Time Needed To Play: This is simple.  A game that takes a long time to play gets a high rating, a game that can be played in 15-20 minutes gets a low rating.

Game Cost:  Again simple.  An expensive game gets a high rating.  An inexpensive game gets a low rating.

By setting Time Needed To Play as the 1st rating and Game Cost as the 5th rating, I could set those two ratings at the North & South poles.  Thus ratings 2, 3, 4 were for PLAYING, and ratings 6, 7, 8 would be for LEARING.  Thus the spider graph sets Time on the North Pole, and Game Cost on the South Pole.  It then places the PLAYING rating on the right side(remember it works clockwise when placing rating arms), and the learning ratings on the left side.  And lo and behold, the ability to tell learning depth from playing depth is as simple as looking at one side of the graph or the other.

So every board game now has 8 ratings.  Time, cost, 3 components based on learning a game, and 3 components based on playing the game.   This gives each game a semi-unique spider graph(I semi-unique because there are a finite amount of unique spider graphs available when using 8 ratings each rated between 1 – 5).   The shapes of the spider graphs can easily be compared to determine whether a game is more or less like what a player is looking for or is recommending.  Eventually each gamer would become familiar with the spider graph shapes that separate games with differing amount or learning and playing weight or complexity.  In addition, a player could list games they like and they look for similar spider graph shapes in other games they are considering allowing them to a pick a game right for them or someone else.

Implementing this on BGG or a separate site would be a simple matter.  User could be asked to simply rate each game in the 6 or 8 categories(time and cost may be set ratings based on the game msrp and normal playing time) via simple radio buttons or text fields.  A database would store the values for each game and generate the spider graph which would change over time as the ratings settle into their final user ratings.  A user could simply use a product compare feature to either set numerous spider graphs to a single page or combine into a single graph.

The end result should end up being a much more usable and better system for rating and recommending board games.  An added benefit for manufacturers is that a single spider graph could replace all the space used to set different ratings on the board game boxes.  If adopted across the industry* the end result would be a huge benefit to gamers who simply want to know if the game they are looking at is one that would be enjoyable to them, a relative or a friend.

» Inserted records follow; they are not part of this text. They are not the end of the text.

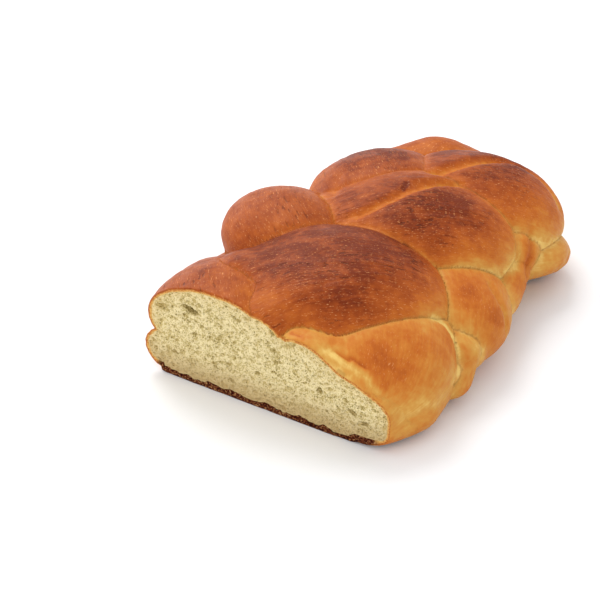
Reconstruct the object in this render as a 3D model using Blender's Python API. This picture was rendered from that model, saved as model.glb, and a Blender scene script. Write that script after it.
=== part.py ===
"""Braided loaf with its near end sliced off: four ropes of dough, plaited flat and baked on a tray.

Metres, +Z up. The loaf lies along +Y. The knife cut is at its low-Y end and faces -Y, and the
closed, tapered end is at high Y. The origin is on the tray, under the middle of the loaf's box.
"""

import math

import bmesh
import bpy
from mathutils import Matrix, Vector

# Driving dimensions of the plait. One step is one row of crossings, and a rope is back at the same
# place across the loaf every eight steps. The pitch is the length of a step at the knife cut.
ROPES = 4
WEAVE = 8
HALF_SPAN = 0.050
PITCH = 0.038
FIRST_STEP = 0.012
EARLIEST_STEP = -2.0
LAST_STEP = 6.6

# What changes by the late step, as a share: the steps get shorter, the ropes thinner and their
# middles higher. The plait itself swells out a little.
LATE_STEP = 7
SHORTENING = 0.42
SWELLING = 0.03
THINNING = 0.10
RISING = 0.08

# A rope crosses the middle at a slant and hurries along the edges. A squareness of 1 gives an even
# wave across the loaf, and less keeps the rope longer at the edges.
HURRY = 0.14
SQUARENESS = 1.05

# A rope's height over its width, once it has sagged under its own weight.
SAG = 0.61

# Half widths of a rope, and the heights of its middle line: on top in the middle of the loaf, on
# top at each side, round each edge, and underneath.
HALF_WIDTH = {"middle": 0.053, "left": 0.043, "right": 0.028, "left edge": 0.029,
              "right edge": 0.015, "under": 0.019}
HEIGHT = {"middle": 0.024, "left": 0.022, "right": 0.019, "left edge": 0.019,
          "right edge": 0.018, "under": 0.019}

# How far from the middle line a rope keeps its middle size, as a share of the half span, how soon
# it takes its left or right size, and how close to the edge it takes its edge size.
MIDDLE_REACH = 0.75
SIDE_TURN = 1.4
EDGE_SHARPNESS = 8

# Over the last steps the ropes are pinched together and tucked under: how many steps, how far they
# draw in and how much they thin, as shares, how far back they tuck and the height of their ends.
TAIL_STEPS = 2
TAIL_GATHER = 0.8
TAIL_THINNING = 0.35
TAIL_TUCK = 0.012
TAIL_HEIGHT = 0.016

# Where a rope passes under (0) or over (1) another, in steps along its own eight-step weave, and
# the lobe or the turn that is at each place.
CROSSINGS = ((0, 0), (1, 1), (2, 0), (4, 1), (5, 0), (6, 1), (8, 0))
ON_TOP = {"middle": 1, "right": 4, "left": 6, "under left": 7.5, "right edge": 3}

# No baker's plait is even. Each lobe or turn, named by its side and its step, is this much wider,
# as a share, and sits this far to the right, along the loaf and up.
UNEVEN = {
    ("under left", -0.5): (-0.08, 0.003, 0.000, -0.006),
    ("right edge", -1): (0.00, -0.009, 0.000, 0.000),
    ("middle", -1): (-0.02, -0.003, -0.006, -0.007),
    ("left", 0): (-0.20, -0.001, 0.002, 0.009),
    ("right", 0): (0.15, -0.006, 0.015, -0.002),
    ("middle", 1): (-0.02, -0.004, 0.002, 0.005),
    ("left", 2): (-0.30, -0.0195, 0.003, 0.0145),
    ("right", 2): (0.00, 0.000, -0.004, -0.003),
    ("middle", 3): (0.02, -0.002, 0.005, 0.004),
    ("left", 4): (0.02, 0.004, 0.005, 0.006),
    ("right", 4): (-0.06, -0.009, -0.006, 0.004),
    ("middle", 5): (0.04, 0.008, -0.008, 0.0025),
    ("left", 6): (-0.01, 0.002, 0.000, -0.002),
    ("right", 6): (0.08, -0.001, -0.002, -0.002),
}
LOBE_REACH = 0.9

# The bed is the dough in the middle: three low bars side by side, which fill the loaf between the
# ropes down to the tray.
BED_BARS = (-1, 0, 1)
BED_SPACING = 0.033
BED_HALF_WIDTH = 0.020
BED_HEIGHT = 0.005
BED_RIGHT = -0.011
BED_START = -0.03
BED_SHORT_OF_TAIL = 0.03
BED_BALLS = 24
BED_TAPER_STEPS = 3
BED_GATHER = 0.3
BED_THINNING = 0.25

# Dough that was tucked in or spread where ropes meet: short tubes, each with its middle line (right
# of the plait's middle line, along from the cut and up) and its half width at each point, in mm.
MM = 0.001
TUCKS = (
    ((-8, 34, 38, 30), (-34, 30, 40, 22)),
    ((-10, 32, 36, 28), (-18, 10, 36, 26)),
    ((30, 24, 22, 26), (10, 7, 33, 19)),
    ((42, 12, 10, 18), (50, 24, 10, 16), (51, 40, 10, 13)),
    ((-14, 114, 36, 30), (-36, 104, 37, 22)),
    ((-42, 188, 29, 22), (-31, 200, 31, 24), (-20, 210, 28, 19)),
    ((34, 166, 10, 18), (44, 176, 12, 17)),
    ((43, 68, 26, 10), (53, 61, 20, 14), (55, 52, 10, 13)),
)
TUCK_BALLS = 12

# The knife's turn from square across the loaf, and how far right of the middle line its face is
# level with the start of the plait.
CUT_TURN = math.radians(3.0)
CUT_PIVOT = 0.028

# How finely the ropes and the skin over them are made. A rope is a close string of balls, so that
# it stays as thick as it should where it turns sharply.
BALLS_PER_STEP = 8
BALL_DETAIL = 3
SKIN_VOXEL = 0.0030
SKIN_KEPT = 0.48
SHARP_ANGLE = math.radians(50)

CRUST_COLOUR = (0.36, 0.12, 0.04, 1.0)
CRUST_ROUGHNESS = 0.45


def clear_scene():
    for old in list(bpy.data.objects):
        bpy.data.objects.remove(old, do_unlink=True)


def blend(low, high, share):
    return low + (high - low) * share


def ease(value, start, end):
    """0 before start, 1 after end, and half a cosine wave between them."""
    share = min(max((value - start) / (end - start), 0.0), 1.0)
    return (1.0 - math.cos(math.pi * share)) / 2.0


def lift(place):
    """How far on top a rope is at a place in its weave, from 0 underneath to 1 on top."""
    for (start, low), (end, high) in zip(CROSSINGS, CROSSINGS[1:]):
        if start <= place <= end:
            return blend(low, high, ease(place, start, end))
    return 0.0


def across(place):
    """Where a rope is across the loaf, from -1 at the left edge to 1 at the right edge."""
    turn = math.pi * (place - 1) / 4
    return math.sin(turn) / math.hypot(math.sin(turn), math.sqrt(SQUARENESS) * math.cos(turn))


def along(run):
    """The distance from the knife cut at a step, with steps that get shorter."""
    return FIRST_STEP + PITCH * (run - SHORTENING * run * abs(run) / (2 * LATE_STEP))


def stray(rope, step):
    """How far a rope is from the even plait: wider, to the right, along and up."""
    total = [0.0, 0.0, 0.0, 0.0]
    for (side, row), amounts in UNEVEN.items():
        if (row + 2 * rope - ON_TOP[side]) % WEAVE == 0:
            share = math.exp(-(((step - row) / LOBE_REACH) ** 2))
            total = [old + share * amount for old, amount in zip(total, amounts)]
    return total


def rope_at(rope, step):
    """The middle of a rope at a step along the plait, and its half width there."""
    place = (step + 2 * rope) % WEAVE
    side = across(place)
    right = (1 + min(max(SIDE_TURN * side, -1), 1)) / 2
    middle = math.sqrt(max(1 - abs(side) / MIDDLE_REACH, 0))
    edge = abs(side) ** EDGE_SHARPNESS

    def sized(sizes):
        over = blend(blend(sizes["left"], sizes["right"], right), sizes["middle"], middle)
        inner = blend(sizes["under"], over, lift(place))
        return blend(inner, blend(sizes["left edge"], sizes["right edge"], right), edge)

    swell, to_right, forward, up = stray(rope, step)
    late = step / LATE_STEP
    tail = ease(step, LAST_STEP - TAIL_STEPS, LAST_STEP)
    x = (HALF_SPAN * (1 + SWELLING * late) * side + to_right) * (1 - TAIL_GATHER * tail)
    y = along(step - 2 * HURRY / math.pi * math.sin(math.pi * (place - 1) / 2)) + forward
    y -= TAIL_TUCK * tail
    z = blend(sized(HEIGHT) * (1 + RISING * late) + up, TAIL_HEIGHT, tail)
    half_width = sized(HALF_WIDTH) * (1 - THINNING * late) * (1 + swell) * (1 - TAIL_THINNING * tail)
    return Vector((x, y, z)), half_width


def rope_balls(rope):
    """The balls of dough that make up a rope: a middle and a half width for each."""
    count = round((LAST_STEP - EARLIEST_STEP) * BALLS_PER_STEP)
    return [rope_at(rope, blend(EARLIEST_STEP, LAST_STEP, i / count)) for i in range(count + 1)]


def bed_balls(bar):
    """The balls of one bar of the bed. It draws in towards the middle as the plait tapers."""
    end = along(LAST_STEP) - BED_SHORT_OF_TAIL
    balls = []
    for i in range(BED_BALLS + 1):
        y = blend(BED_START, end, i / BED_BALLS)
        taper = ease(y, along(LAST_STEP - BED_TAPER_STEPS), end)
        x = BED_RIGHT + bar * BED_SPACING * (1 - BED_GATHER * taper)
        balls.append((Vector((x, y, BED_HEIGHT)), BED_HALF_WIDTH * (1 - BED_THINNING * taper)))
    return balls


def tuck_balls(route):
    """The balls of a tuck: straight between its points, evenly shared among its pieces."""
    pieces = len(route) - 1
    balls = []
    for i in range(TUCK_BALLS * pieces + 1):
        first = min(i // TUCK_BALLS, pieces - 1)
        share = i / TUCK_BALLS - first
        x, y, z, half_width = (MM * blend(a, b, share) for a, b in zip(route[first], route[first + 1]))
        balls.append((Vector((x, y, z)), half_width))
    return balls


def new_object(name, shape):
    mesh = bpy.data.meshes.new(name)
    shape.to_mesh(mesh)
    shape.free()
    made = bpy.data.objects.new(name, mesh)
    bpy.context.collection.objects.link(made)
    return made


def dough():
    """All the balls of the ropes, the bed and the tucks, each one sagged to its baked height."""
    balls = [ball for rope in range(ROPES) for ball in rope_balls(rope)]
    balls += [ball for bar in BED_BARS for ball in bed_balls(bar)]
    balls += [ball for route in TUCKS for ball in tuck_balls(route)]
    shape = bmesh.new()
    for middle, half_width in balls:
        place = Matrix.LocRotScale(middle, None, Vector((1, 1, SAG)))
        bmesh.ops.create_icosphere(shape, subdivisions=BALL_DETAIL, radius=half_width, matrix=place)
    return new_object("loaf", shape)


def block(name, low, high):
    """A box cutter, which the build leaves out."""
    shape = bmesh.new()
    bmesh.ops.create_cube(shape, size=1.0)
    size = Vector(high) - Vector(low)
    middle = (Vector(high) + Vector(low)) / 2
    bmesh.ops.transform(shape, matrix=Matrix.LocRotScale(middle, None, size), verts=shape.verts)
    made = new_object(name, shape)
    made.hide_render = True
    made.display_type = "WIRE"
    return made


def bake_together(loaf):
    """Bakes the balls into one skin, then cuts the tray's flat and the knife's face."""
    skin = loaf.modifiers.new("one_skin", "REMESH")
    skin.mode = "VOXEL"
    skin.voxel_size = SKIN_VOXEL
    skin.use_smooth_shade = True
    fewer = loaf.modifiers.new("fewer_faces", "DECIMATE")
    fewer.ratio = SKIN_KEPT
    tray, knife = block("tray", (-1, -1, -1), (1, 1, 0)), block("knife", (-1, -1, -1), (1, 0, 1))
    pivot = Matrix.Translation((CUT_PIVOT, 0, 0))
    knife.matrix_world = pivot @ Matrix.Rotation(CUT_TURN, 4, "Z") @ pivot.inverted()
    for cutter in (tray, knife):
        cut = loaf.modifiers.new(cutter.name, "BOOLEAN")
        cut.operation = "DIFFERENCE"
        cut.solver = "EXACT"
        cut.object = cutter


def crust():
    material = bpy.data.materials.new("crust")
    material.use_nodes = True
    shader = material.node_tree.nodes["Principled BSDF"]
    shader.inputs["Base Color"].default_value = CRUST_COLOUR
    shader.inputs["Roughness"].default_value = CRUST_ROUGHNESS
    shader.inputs["Metallic"].default_value = 0.0
    return material


def settle(loaf):
    """Fixes the evaluated shape and moves it, so that the origin is under the middle of its box."""
    graph = bpy.context.evaluated_depsgraph_get()
    mesh = bpy.data.meshes.new_from_object(loaf.evaluated_get(graph))
    points = [vertex.co for vertex in mesh.vertices]
    low_x, high_x = min(p.x for p in points), max(p.x for p in points)
    low_y, high_y = min(p.y for p in points), max(p.y for p in points)
    mesh.transform(Matrix.Translation((-(low_x + high_x) / 2, -(low_y + high_y) / 2, 0)))
    loaf.modifiers.clear()
    loaf.data = mesh
    mesh.shade_smooth()
    mesh.set_sharp_from_angle(angle=SHARP_ANGLE)


def main():
    clear_scene()
    loaf = dough()
    bake_together(loaf)
    loaf.data.materials.append(crust())
    settle(loaf)


main()
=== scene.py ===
# %% [markdown]
# # A braided loaf with its near end sliced off
#
# The loaf is four ropes of dough, plaited flat, glazed with egg, baked on a tray and cut. This
# lesson builds its crust and its crumb as surfaces worked out with numpy, and finishes them with
# procedural materials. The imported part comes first: it fixes the size and the place of the loaf,
# and everything below is fitted into its box.

# %% Load the frame
import math

import bpy
import numpy as np
from mathutils import Matrix, Vector


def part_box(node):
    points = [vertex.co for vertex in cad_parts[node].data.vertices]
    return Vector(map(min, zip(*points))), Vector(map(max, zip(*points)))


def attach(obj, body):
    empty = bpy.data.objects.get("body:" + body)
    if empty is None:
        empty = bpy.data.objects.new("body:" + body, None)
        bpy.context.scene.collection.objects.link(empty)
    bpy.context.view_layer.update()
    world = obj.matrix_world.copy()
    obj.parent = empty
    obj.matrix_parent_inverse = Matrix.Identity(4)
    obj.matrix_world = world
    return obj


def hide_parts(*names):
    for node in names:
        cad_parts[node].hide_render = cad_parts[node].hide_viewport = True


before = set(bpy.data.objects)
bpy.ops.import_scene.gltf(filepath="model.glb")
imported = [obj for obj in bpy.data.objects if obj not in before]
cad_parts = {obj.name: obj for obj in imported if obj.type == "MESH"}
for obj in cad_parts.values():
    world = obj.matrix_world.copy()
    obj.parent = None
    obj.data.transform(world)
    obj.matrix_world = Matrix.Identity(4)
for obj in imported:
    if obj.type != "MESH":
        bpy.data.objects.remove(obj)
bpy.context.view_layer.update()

loaf_low, loaf_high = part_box("loaf")
print("packed loaf, mm:", [round(1000 * side) for side in loaf_high - loaf_low])

# %% [markdown]
# ## The plait
#
# A four-strand plait repeats every eight steps. Each rope crosses the middle on top (a middle lobe),
# dips under its neighbour, comes over again at the right edge, passes underneath, and comes over
# once more at the left. One wave across the loaf and one up and down therefore describe all four
# ropes, two steps apart. The baker's unevenness is a short table: each lobe that shows has its own
# small offsets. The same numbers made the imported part, so the crust falls on top of it.

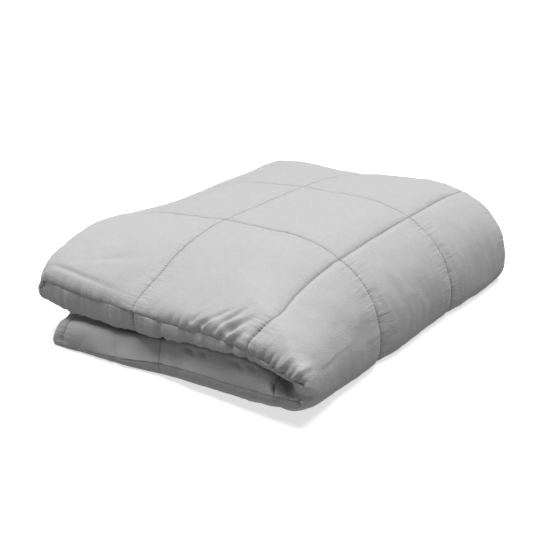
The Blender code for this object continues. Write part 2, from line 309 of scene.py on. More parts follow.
# Stitches that lie deep in the cloth: those of a column seam from a place on, and those of a cross
# seam up to a place.
BURIED = Sizes(column=2, along=2.74, row=1, across=1.1)
STITCH_SIDES = 5
STITCH_AHEAD = 0.001  # metres on both sides of a stitch's middle, between which its direction is taken
# The rings of one stitch: place along it in stitch lengths, lift and radius in thread widths.
STITCH = Sizes(
    along=(-0.40, -0.24, 0.24, 0.40),
    lift=(-0.6, 0.05, 0.05, -0.6),
    radius=(0.25, 0.5, 0.5, 0.25),
)
# The cotton's noises: scales in bumps for each metre, half widths and heights in metres, and how
# much each darkens or lightens the cloth.
WEAVE = Sizes(fine=1100.0, long=90.0, height=0.0002, tone=0.14, rough=0.05)
MOTTLE = Sizes(scale=60.0, height=0.0003, tone=0.06)
GRAIN = Sizes(scale=430.0, height=0.0004)
FINE_CREASES = Sizes(fine=210.0, long=22.0, cross=0.028, column=0.022, height=0.0013)
# The pits' tone darkens the cloth in the needle holes: painted shade, beside their real depth in the
# bump.
PITS = Sizes(width=0.0012, depth=0.0005, tone=0.08)  # where the needle went through
# A darker line along each seam, its half width in metres and how much it darkens: painted shade of the
# seam's groove.
SEAM_SHADE = Sizes(width=0.0010, tone=0.22)
ROUGH = 0.86  # roughness of the cotton
# The paper's glow is painted light, which pales the shadow that the cloth casts on the floor.
PAPER_GLOW = 0.6  # what the white backdrop gives off itself
HORIZON = 0.3  # half height of the band in which the light from above turns into that from below
FLOOR_SIZE = 200.0
FLOOR_DROP = 0.0005  # metres, so that the floor doesn't meet the cloth's underside
TOP_LIGHT = Sizes(source=(-0.03, 0.10, 1.0), spread=math.radians(50))


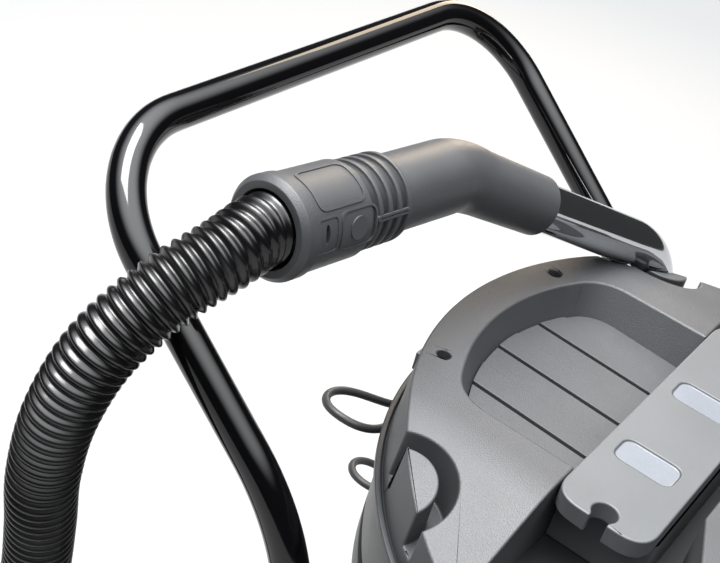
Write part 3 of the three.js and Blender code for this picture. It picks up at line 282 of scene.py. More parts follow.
def tube_outline(length: float, outer: float, inner: float = 0.0, step: float = 4.0) -> Array:
    """The (distance, radius) outline of a tube, out along its outside and back inside."""
    count = max(2, int(length / step))
    out = np.linspace(0.0, length, count)
    edge = min(0.8, (outer - inner) * 0.3)
    outside = np.column_stack([out, np.full(count, outer)])
    outside[0, 0], outside[-1, 0] = edge, length - edge
    rims = np.array([[length, outer - edge], [length, inner]])
    back = np.column_stack([out[::-1], np.full(count, inner)])
    return np.vstack([outside, rims, back if inner > 0 else [[0.0, 0.0]], [[0.0, outer - edge]]])


def rounded_route(corners: Array, radii: list[float], step: float = 3.0) -> Array:
    """A line through corner points, each rounded to its own radius by a true arc.

    The arc's centre lies on the corner's bisector at radius / sin(half the angle), and
    each point is centre + cos(a) P + sin(a) Q, from one touching point to the other.

    Args:
        corners: The corner points.
        radii: One radius for each inner corner.
        step: About how far apart the points are.

    Returns:
        The line's points.
    """
    corners = np.asarray(corners, float)
    pieces, start = [], corners[0]
    for corner, before, after, radius in zip(corners[1:-1], corners, corners[2:], radii):
        back, ahead = unit(before - corner), unit(after - corner)
        half = math.acos(float(np.clip(back @ ahead, -1, 1))) / 2
        centre = corner + unit(back + ahead) * radius / math.sin(half)
        touch = corner + back * radius / math.tan(half)
        count = max(2, int(np.linalg.norm(touch - start) / step))
        pieces.append(np.linspace(start, touch, count, endpoint=False))
        p = touch - centre
        leave = corner + ahead * radius / math.tan(half)
        sweep = math.pi - 2 * half
        q = unit((leave - centre) - p * math.cos(sweep)) * radius
        a = np.linspace(0.0, sweep, max(6, int(radius * sweep / step)), endpoint=False)
        pieces.append(centre + np.cos(a)[:, None] * p + np.sin(a)[:, None] * q)
        start = leave
    count = max(2, int(np.linalg.norm(corners[-1] - start) / step))
    pieces.append(np.linspace(start, corners[-1], count))
    return np.vstack(pieces)


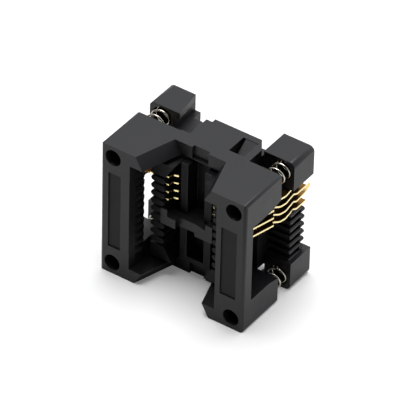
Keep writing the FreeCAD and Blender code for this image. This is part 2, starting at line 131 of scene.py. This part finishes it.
def feed(shader, **sockets):
    """Sets or links a shader's sockets, named with _ for a space."""
    for name, value in sockets.items():
        socket = shader.inputs[name.replace("_", " ")]
        if isinstance(value, Signal):
            value.tree.links.new(value.socket, socket)
        else:
            socket.default_value = value


def moulded_plastic(name, low, high, rough, shine=PLASTIC_SHINE):
    """Matt plastic with broad clouds of tone, a fine grain and glass fibres."""
    material, shader, place = new_material(name)
    cloud = place.noise(CLOUD_SIZE, 4.0)
    grain = place.noise(GRAIN_SIZE, 2.0)
    fibre = place.noise(FIBRE_SIZE, 3.0)
    tone = (cloud * 0.65 + grain * 0.35).blend(low, high)
    height = grain * 0.6 + fibre * 0.4
    feed(
        shader,
        Base_Color=tone,
        Roughness=rough + (cloud - 0.5) * 0.12 + (grain - 0.5) * 0.1,
        Normal=height.relief(SKIN_RELIEF, 0.55),
        Specular_IOR_Level=shine,
    )
    return material


skin = moulded_plastic("moulded_skin", SKIN_BLACK, SKIN_GREY, SKIN_ROUGH)
# The radii's skin is a lighter grey: a painted highlight on every rounded edge.
edge_highlight = moulded_plastic("painted_edge_highlight", SKIN_GREY, EDGE_HIGHLIGHT_GREY, EDGE_ROUGH)


def settle(piece):
    """Turns a piece with its modifiers into a plain mesh."""
    shaped = piece.evaluated_get(bpy.context.evaluated_depsgraph_get())
    piece.data = bpy.data.meshes.new_from_object(shaped)
    piece.modifiers.clear()


def rounded_copy(node, name, radius, face, rim, cutters):
    """A copy of a CAD node whose sharp edges carry a small radius."""
    mesh = bpy.data.meshes.new(name)
    form = bmesh.new()
    form.from_mesh(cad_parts[node].data)
    bmesh.ops.remove_doubles(form, verts=form.verts, dist=WELD)
    bmesh.ops.dissolve_limit(form, angle_limit=FLAT_ANGLE, verts=form.verts, edges=form.edges)
    form.to_mesh(mesh)
    form.free()
    mesh.materials.append(face)
    mesh.materials.append(rim)
    for polygon in mesh.polygons:
        polygon.material_index = 0
    piece = bpy.data.objects.new(name, mesh)
    bpy.context.scene.collection.objects.link(piece)
    for cutter in cutters:
        cut = piece.modifiers.new("cut", "BOOLEAN")
        cut.object = cutter
        cut.solver = "EXACT"
    bevel = piece.modifiers.new("radius", "BEVEL")
    bevel.limit_method = "ANGLE"
    bevel.angle_limit = SHARP_ANGLE
    bevel.width = radius
    bevel.segments = 2
    # The radius takes the rim material, by default the painted edge highlight.
    bevel.material = 1
    bevel.use_clamp_overlap = True
    bevel.harden_normals = True
    settle(piece)
    return piece


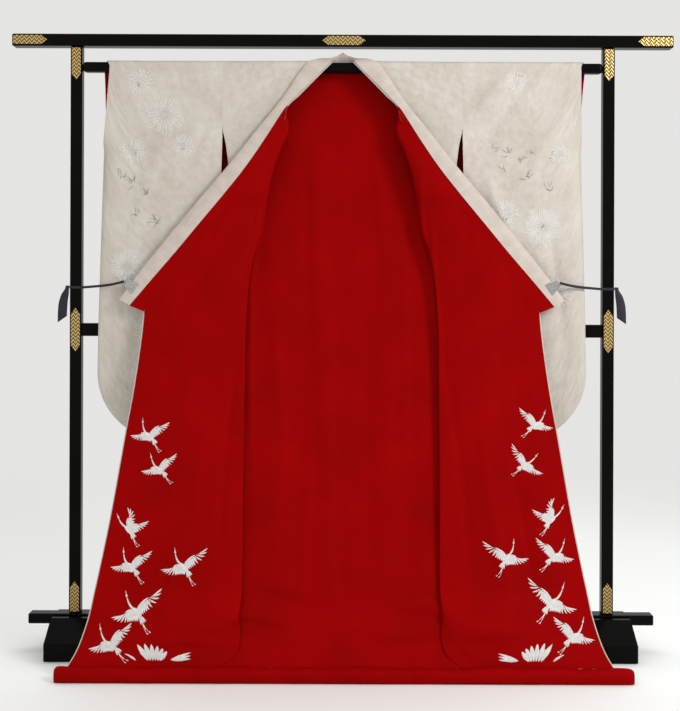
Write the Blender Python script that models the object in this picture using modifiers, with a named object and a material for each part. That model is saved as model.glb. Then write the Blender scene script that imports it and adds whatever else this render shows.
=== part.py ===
"""Uchikake wedding kimono on a lacquered clothes stand, both fronts turned back to the red lining."""

import math

import bmesh
import bpy
import numpy as np

# Sizes in metres: X to the viewer's right, Y away from the viewer, Z up, stand centred on Y = 0
CLOTH_NEAR = 0.00015
CLOTH_FAR = 0.00145
SEAM_GAP = 0.00015
STAND_Y = 0.08985

# Stand
POST_X = 0.751
POST_HALF_X = 0.0165
POST_HALF_Y = 0.015
POST_BOTTOM = 0.1023
POST_TOP = 1.7004
TOP_RAIL_HALF = 0.932
TOP_RAIL_Z = (1.7007, 1.7354)
TOP_RAIL_HALF_Y = 0.021
SLEEVE_RAIL_Z = (1.629, 1.658)
SLEEVE_RAIL_HALF_Y = 0.0175
SLEEVE_RAIL_ROUND = 0.010
MID_RAIL_Z = (0.8835, 0.92)
MID_RAIL_HALF_Y = 0.0135
BOTTOM_RAIL_HALF = 0.8805
BOTTOM_RAIL_Z = (0.0737, 0.102)
BOTTOM_RAIL_HALF_Y = 0.0205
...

Author’s Note:  In mere hours, Reddit Users have made the concept better.  Click the link below to read more or chime in.
Follow The r/boardgames Discussion On Spider Graph Ratings

*This would rely on a lot of tweaking as to which components are rated, what are the names, etc…I don’t expect this is an out of the box, wrote it on a blog so set it concrete type of thing.  It would require the thoughts and inputs of many gamers and game designers in order for the spider graphs to be polished, refined, and finalized.